Eaters, regia di Luca Boni e Marco Ristori, con Alex Lucchesi, Guglielmo Favilla. Produzione: Italia, 2010
Altra produzione indipendente in cui è coinvolto addirittura il regista di culto tedesco Uwe Boll, anche in veste di promoter, questo “Zombie Movie” italiano va segnalato più per l’efficacia della tensione e dei colpi di scena che per l’ambientazione, piuttosto convenzionale.
Post Apocalisse: la terra è invasa dai morti viventi. Due militari, preposti al controllo di un fatiscente laboratorio, dove uno scienziato folle compie terribili esperimenti di accoppiamento tra zombie ed esseri umani, per combattere una terribile infertilità femminile, si ribellano, e, con l’aiuto di una ragazzina, uno tra i pochi esseri umani ancora in vita, dopo essere fuggiti, ed avere affrontato orde di morti viventi, tornano per eliminarlo, per continuare poi l’improbabile battaglia per la sopravvivenza.
Il film tra i suoi meriti ha quello di essere dotato di una fotografia livida, da apocalisse postatomica, certamente ben realizzata.
Gli effetti “splatter” sono particolarmente privi di misura, dando alla narrazione una visività spesso orripilante. Non manca comunque all’opera una certa ironia, in particolare nella descrizione di una banda di nazisti (con uno spregevole Hitler in miniatura a capo), che utilizza gli zombies e che verrà sgominata dai nostri (anti)eroi, che si imbattono persino in un prete assassino.
La lotta tra il “Male”, che sembra sovrastare la Terra, e quello che rimane del “Bene” vuole permeare l’opera, mostrando una umanità residuale formata da “Freaks”, ma l’ironia cade talvolta nell’assurdità e nel ridicolo. Comunque il film si lascia vedere per la professionalità registica e per l’efficacia di alcune scene.

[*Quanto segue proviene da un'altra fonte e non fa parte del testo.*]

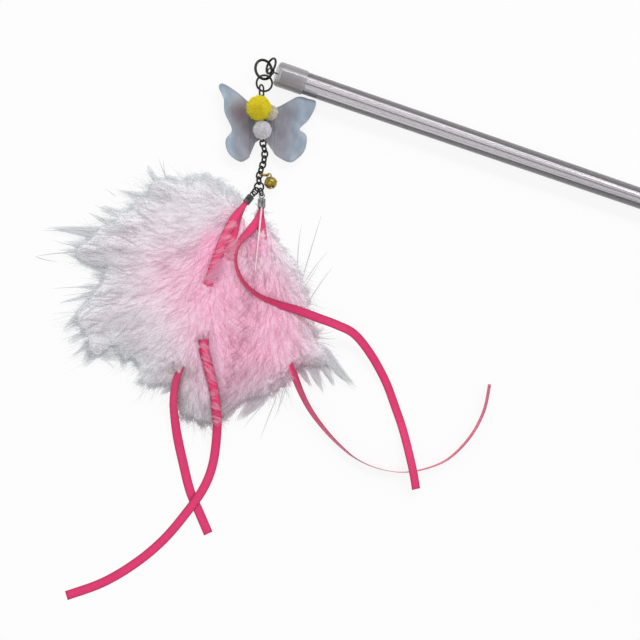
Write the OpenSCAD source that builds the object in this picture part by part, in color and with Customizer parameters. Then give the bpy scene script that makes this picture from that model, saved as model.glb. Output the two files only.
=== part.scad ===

E’ innegabile constatare come nel nostro Paese da anni non ci sia più alcuno spazio per il cinema “indipendente”, in particolare per il genere “Horror”; tratto comune della maggioranza dei nuovi Autori italiani è la ricerca di un lancio delle loro pellicole all’estero, mentre per l’Italia si pensa al mercato Home Video.
Delle difficoltà produttive e distributive, la cosiddetta “censura del mercato” che ormai esige solamente opere televisive e patinate, o quanto meno di Registi riconosciuti a livello internazionale, abbiamo avuto occasione di parlare con il più anziano dei nuovi registi, il cinquantenne Roberto di Vito, nostra antica conoscenza, talentuoso realizzatore di molti backstage cinematografici, nonché di molti cortometraggi e mediometraggi autoprodotti, premiato in molti festival, che ha presentato nella rassegna romana l’ottimo “Bianco”, che non abbiamo avuto l’opportunità di vedere, storia di un rapimento fatto per errore, che diviene drammatica parabola esistenziale, che ha avuto unanimi riconoscimenti critici.
A lui ed agli altri più giovani Autori auguriamo successo, nella speranza di ritrovare i passi perduti del glorioso Cinema Gotico e Fantastico Italiano.